Winds of change or more hot air? Twitter responds to Trump's ‘FART Act’

Winds of change or more hot air? Twitter responds to Trump's ‘FART Act’
As Donald Trump reportedly mulls leaving the World Trade Organization (WTO), a replacement bill - which would give the US president license to raise and lower tariffs at will - has Twitter sniggering. Its name? The FART Act.

Axios quotes an anonymous source in the White House as saying that Trump wants to withdraw the US from the WTO, an institution it helped set up over 20 years ago. “We always get f**ked by them,” Trump reportedly said to advisers, adding: “The WTO is designed by the rest of the world to screw the United States.”

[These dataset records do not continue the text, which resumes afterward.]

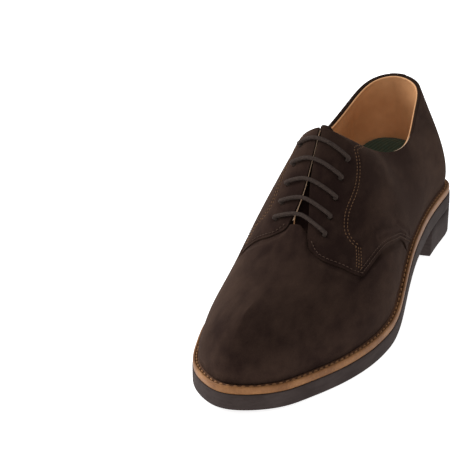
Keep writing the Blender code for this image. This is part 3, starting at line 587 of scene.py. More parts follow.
def fibre_look(name, dark, light, size, roughness):
    """Board, cork, tape, thread or cord: fibres or grains of one size in two tones."""
    look = Look(name, roughness, Specular_IOR_Level=0.2)
    grains = look.noise(size, 4.0)
    spread = look.cells(size * 2.0)
    both = look.sum((grains, 0.7), (spread, 0.3))
    look.colour(look.ramp(both, (0.3, dark), (0.7, light)))
    look.bump(both, size * 0.3, 0.5)
    return look.material


def steel_look():
    look = Look("steel", 0.35, Metallic=1.0)
    brushed = look.noise(0.0006, 3.0, (1.0, 0.1, 1.0))
    look.colour(look.ramp(brushed, (0.3, (0.36, 0.35, 0.34)), (0.7, (0.58, 0.57, 0.55))))
    look.rough(brushed, 0.28, 0.5)
    return look.material


# ---- mesh makers ----

def add_piece(name, verts, faces, materials, body, replaced, places=None):
    mesh = bpy.data.meshes.new(name)
    mesh.from_pydata([tuple(v) for v in verts], [], faces)
    for finish in materials:
        mesh.materials.append(finish)
    if places is not None:
        mesh.polygons.foreach_set("material_index", places)
    mesh.shade_smooth()
    mesh.update()
    piece = bpy.data.objects.new(name, mesh)
    bpy.context.scene.collection.objects.link(piece)
    if replaced:
        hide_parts(*replaced)
    if body:
        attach(piece, body)
    return piece


def polygons(quads):
    """Quads as lists, with repeated corners dropped."""
    kept = []
    for quad in quads.tolist():
        corners = [v for i, v in enumerate(quad) if v not in quad[:i]]
        if len(corners) > 2:
            kept.append(corners)
    return kept


def plate(name, top, bottom, materials, replaced, body="root", edge=ROUND_EDGE, holes=(), soften=None):
    """A closed piece between two grids of world points. edge lists, round its rim, (share of the way from
    top to bottom, reach outward in millimetres); materials are for top, rim and bottom; holes are
    (centre, radius) in metres, each cut right through; soften(points) weighs the vertices to smooth."""
    shape = top.shape[:2]
    _, first, index = np.unique(np.round(top.reshape(-1, 3), 6), axis=0,
                                return_index=True, return_inverse=True)
    index = index.reshape(shape)
    upper = top.reshape(-1, 3)[first].copy()
    lower = bottom.reshape(-1, 3)[first].copy()
    quads = np.stack([index[:-1, :-1], index[1:, :-1], index[1:, 1:], index[:-1, 1:]], -1).reshape(-1, 4)
    for centre, radius in holes:
        inside = np.linalg.norm(upper - centre, axis=1) < radius * 1.15
        cut = inside[quads].any(axis=1)
        rim = np.setdiff1d(np.unique(quads[cut]), np.flatnonzero(inside))
        quads = quads[~cut]
        axis = (upper[rim] - lower[rim]).mean(axis=0)
        axis /= np.linalg.norm(axis)
        flat = upper[rim] - centre
        flat -= (flat @ axis)[:, None] * axis
        shift = flat * (radius / np.linalg.norm(flat, axis=1) - 1.0)[:, None]
        upper[rim] += shift
        lower[rim] += shift
    faces = polygons(quads)
    thick = upper - lower
    thick /= np.maximum(np.linalg.norm(thick, axis=1), 1e-9)[:, None]
    sample = faces[:: max(1, len(faces) // 400)]
    facing = sum(np.dot(np.cross(upper[f[1]] - upper[f[0]], upper[f[2]] - upper[f[0]]), thick[f[0]])
                 for f in sample)
    if facing < 0.0:
        faces = [face[::-1] for face in faces]
    edges = set()
    for face in faces:
        edges.update(zip(face, face[1:] + face[:1]))
    rim_edges = np.array([(a, b) for a, b in edges if (b, a) not in edges])
    if soften is not None:
        upper = smoothed(upper, np.array(list(edges)), rim_edges, soften(upper))
    outward = np.zeros_like(upper)
    run = upper[rim_edges[:, 1]] - upper[rim_edges[:, 0]]
    for k in (0, 1):
        np.add.at(outward, rim_edges[:, k], np.cross(run, thick[rim_edges[:, k]]))
    rim = np.unique(rim_edges)
    outward = unit(outward[rim])
    count = len(upper)
    levels = [upper]
    place = {v: k for k, v in enumerate(rim.tolist())}
    for share, reach in edge:
        levels.append(upper[rim] * (1.0 - share) + lower[rim] * share + outward * reach * MM)
    levels.append(lower)
    verts = np.concatenate(levels)
    starts = [count + k * len(rim) for k in range(len(edge))]
    floor = count + len(edge) * len(rim)
    walls = []
    for a, b in rim_edges.tolist():
        chain_a = [a] + [start + place[a] for start in starts] + [floor + a]
        chain_b = [b] + [start + place[b] for start in starts] + [floor + b]
        for k in range(len(chain_a) - 1):
            walls.append([chain_b[k], chain_a[k], chain_a[k + 1], chain_b[k + 1]])
    under = [[floor + v for v in face[::-1]] for face in faces]
    kinds = (0, min(1, len(materials) - 1), len(materials) - 1)
    places = [kinds[0]] * len(faces) + [kinds[1]] * len(walls) + [kinds[2]] * len(under)
    used = np.zeros(len(verts), bool)
    everything = faces + walls + under
    used[np.concatenate([np.asarray(face) for face in everything])] = True
    renumber = np.cumsum(used) - 1
    everything = [[int(renumber[v]) for v in face] for face in everything]
    return add_piece(name, verts[used], everything, materials, body, replaced, places)


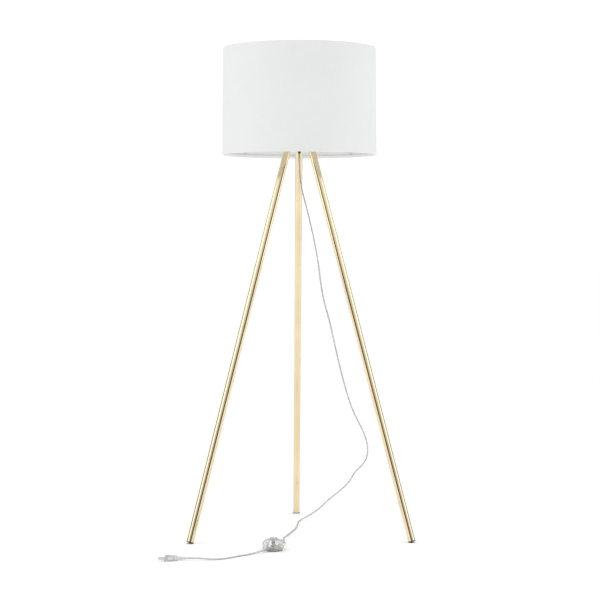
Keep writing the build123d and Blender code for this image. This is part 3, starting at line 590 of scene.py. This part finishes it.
# the foot switch's return spring, a coil of wire drawn at its rest length
SPRING_WIRE_RADIUS = 0.00035
SPRING_TURNS = 3
SPRING_STEPS = 28
spring_low, spring_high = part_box("switch_spring")
spring_height = spring_high[2] - spring_low[2]
coil_radius = (spring_high[0] - spring_low[0]) / 2 - SPRING_WIRE_RADIUS
spring_line = []
for step in range(SPRING_TURNS * SPRING_STEPS + 1):
    share = step / (SPRING_TURNS * SPRING_STEPS)
    turn = 2 * pi * SPRING_TURNS * share
    rise = SPRING_WIRE_RADIUS + (spring_height - 2 * SPRING_WIRE_RADIUS) * share
    around = Vector((coil_radius * cos(turn), coil_radius * sin(turn), 0.0))
    spring_line.append(SWITCH_CENTRE + around + Vector((0.0, 0.0, spring_low[2] + rise)))
return_spring = tube_along("return_spring", spring_line, SPRING_WIRE_RADIUS, 12)
dress(return_spring, "nickel")
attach(return_spring, "stand")
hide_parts("switch_spring")
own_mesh(return_spring)

# ---------------------------------------------------------------- floor
bpy.ops.mesh.primitive_circle_add(vertices=96, radius=60.0, fill_type="NGON", location=(0, 0, 0))
floor = bpy.context.object
floor.name = "floor"
m = Nodes("pale_floor", Roughness=0.9, Specular_IOR_Level=0.1)
m.colour(m.ramp(m.noise(1.5, 3.0), (0.3, (0.955, 0.955, 0.955)), (0.7, (0.97, 0.97, 0.97))))
floor.data.materials.append(m.material)

# ---------------------------------------------------------------- studio light
world = bpy.data.worlds.new("studio")
scene.world = world
world.use_nodes = True
tree = world.node_tree
background = tree.nodes["Background"]
sky_place = tree.nodes.new("ShaderNodeTexCoord")
sky_split = tree.nodes.new("ShaderNodeSeparateXYZ")
sky_ramp = tree.nodes.new("ShaderNodeValToRGB")
tree.links.new(sky_place.outputs["Generated"], sky_split.inputs["Vector"])
tree.links.new(sky_split.outputs["Z"], sky_ramp.inputs["Fac"])
stops = ((0.0, 0.01), (0.10, 0.03), (0.20, 0.60), (0.36, 1.0), (1.0, 1.22))
elements = sky_ramp.color_ramp.elements
while len(elements) < len(stops):
    elements.new(0.5)
for element, (position, level) in zip(elements, stops):
    element.position = position
    element.color = (level, level, level, 1.0)
seen = tree.nodes.new("ShaderNodeBackground")
seen.inputs["Color"].default_value = (1.0, 1.0, 1.0, 1.0)
seen.inputs["Strength"].default_value = 1.1
background.inputs["Strength"].default_value = 1.0
path = tree.nodes.new("ShaderNodeLightPath")
choose = tree.nodes.new("ShaderNodeMixShader")
tree.links.new(sky_ramp.outputs["Color"], background.inputs["Color"])
tree.links.new(path.outputs["Is Camera Ray"], choose.inputs["Fac"])
tree.links.new(background.outputs["Background"], choose.inputs[1])
tree.links.new(seen.outputs["Background"], choose.inputs[2])
tree.links.new(choose.outputs["Shader"], tree.nodes["World Output"].inputs["Surface"])


def softbox(name, place, target, size, power):
    light = bpy.data.lights.new(name, "AREA")
    light.shape = "SQUARE"
    light.size = size
    light.energy = power
    lamp = add_object(name, light)
    lamp.location = place
    aim = (Vector(target) - Vector(place)).to_track_quat("-Z", "Y")
    lamp.rotation_euler = aim.to_euler()


softbox("key", (-4.4, -1.6, 1.9), (0.0, 0.0, 1.0), 2.6, 26.0)
softbox("fill", (4.4, -1.2, 1.8), (0.0, 0.0, 1.0), 2.6, 22.0)

scene.view_settings.view_transform = "Standard"
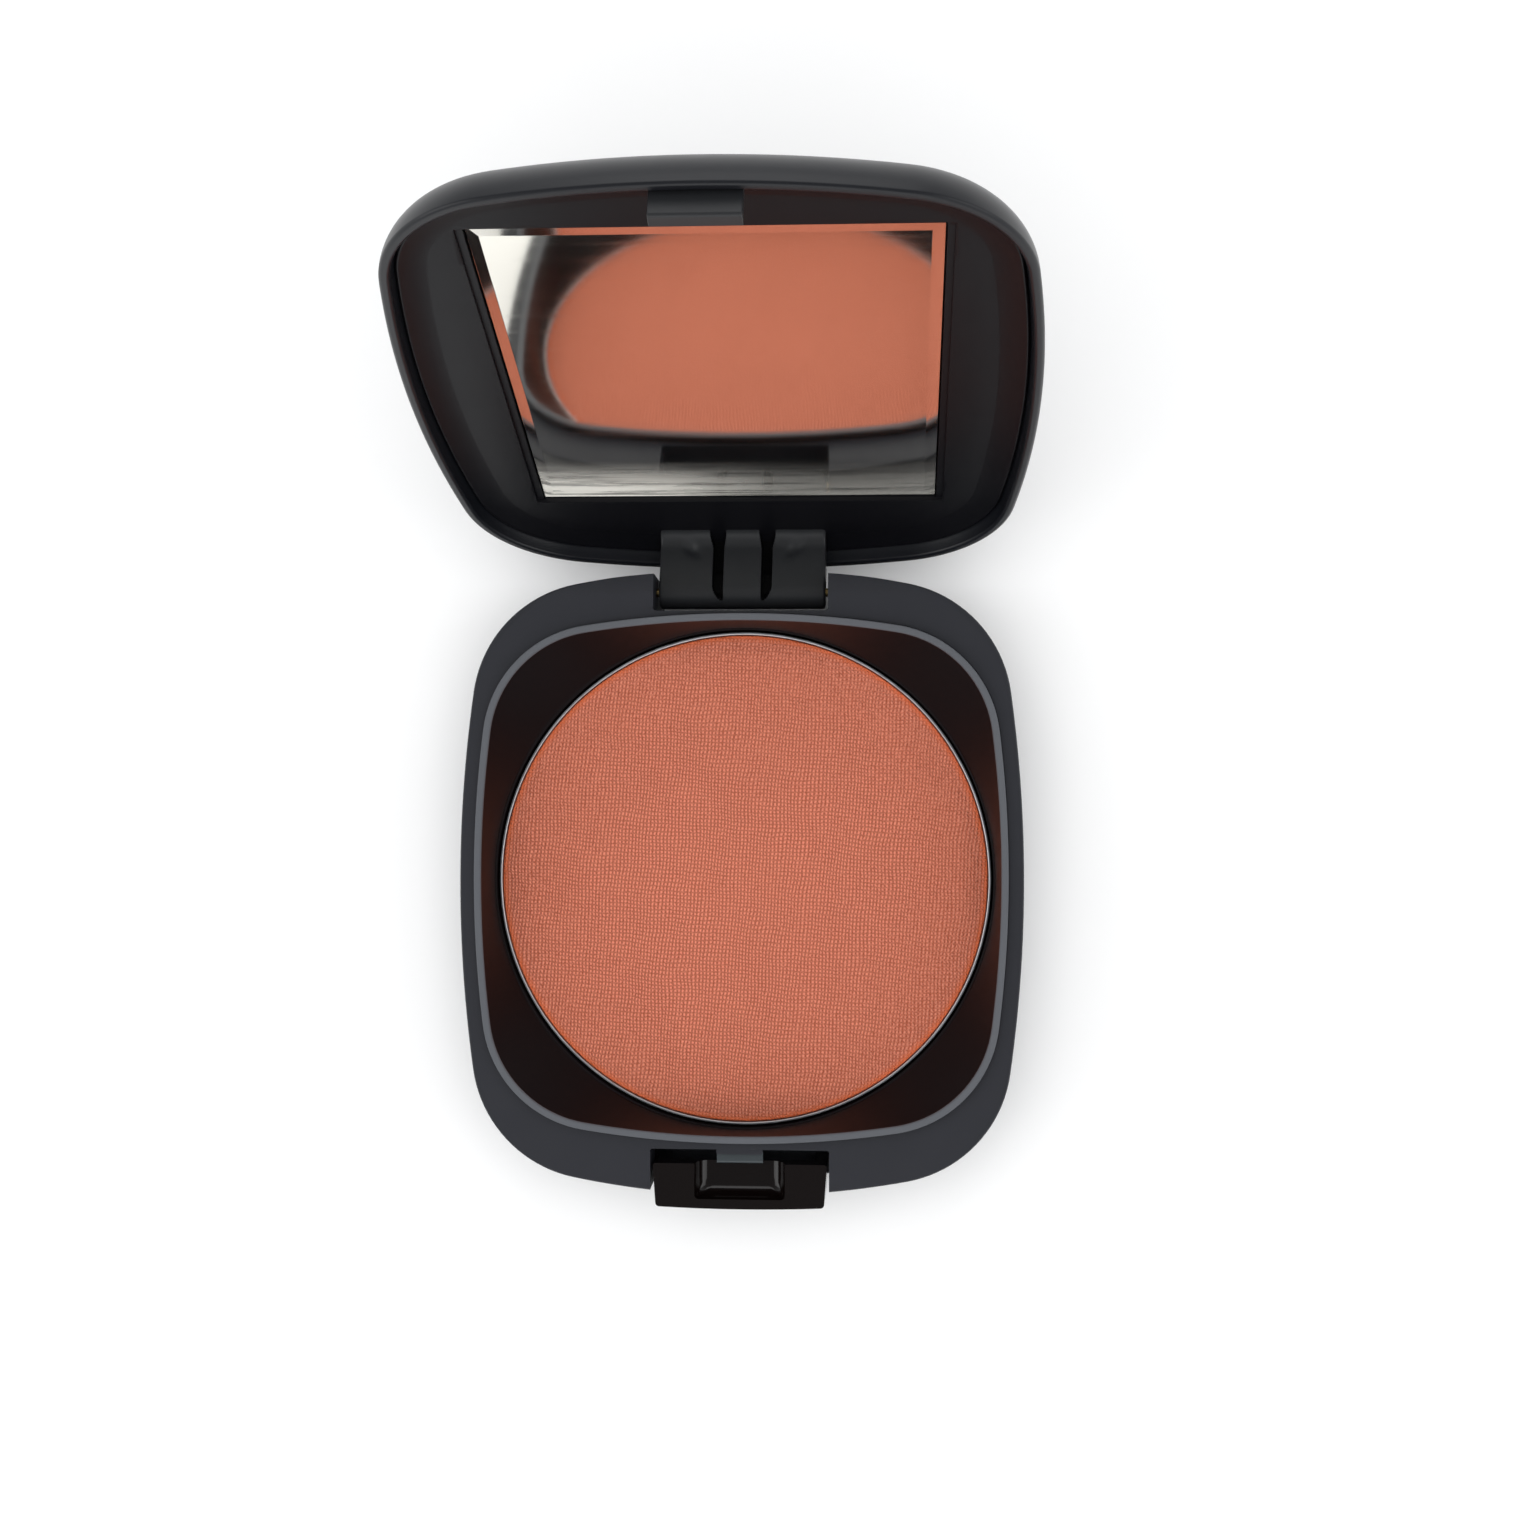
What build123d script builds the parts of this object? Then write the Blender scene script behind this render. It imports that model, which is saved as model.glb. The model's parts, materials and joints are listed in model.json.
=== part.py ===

While walking away from the WTO is unlikely, the Trump administration has reportedly drafted a bill that would grant him the authority to raise tariffs unilaterally on foreign goods without Congressional approval, defying WTO rules.

The bill, which has not been proven to exist, is reportedly titled the ‘US Fair and Reciprocal Tariff Act’, or FART Act. Once Twitter caught wind of the name, the puns began to flow:

Some commenters wondered whether the Fart Act is for real, or the work of a cheeky troll within the Administration. They speculated whether the story was a leak to bait the media.

To others, the FART Act could be the work of a president who genuinely missed the joke. One user joked that Trump plowed ahead with the name, despite advice from his family.

Even former White House Communications Director Anthony Scaramucci couldn’t resist a sneaky pun when he stepped in to criticize President Trump’s often-belligerent trade policies.

While the FART Act has not yet been confirmed to actually exist, President Trump would have a hard time passing such a bill. Congress would be extremely reticent to pass a bill that limits its input into trade decisions, and Congressional Republicans have already warned that tariffs would harm US workers.

Just this week, the EU warned the US that it could strike back with as much as $300 billion in retaliatory tariffs if the Trump administration moves ahead with new levies on European cars.

In a written statement to the US Department of Commerce, Brussels reportedly warned that imposing tariffs on European cars “will be harmful first and foremost for the US economy.”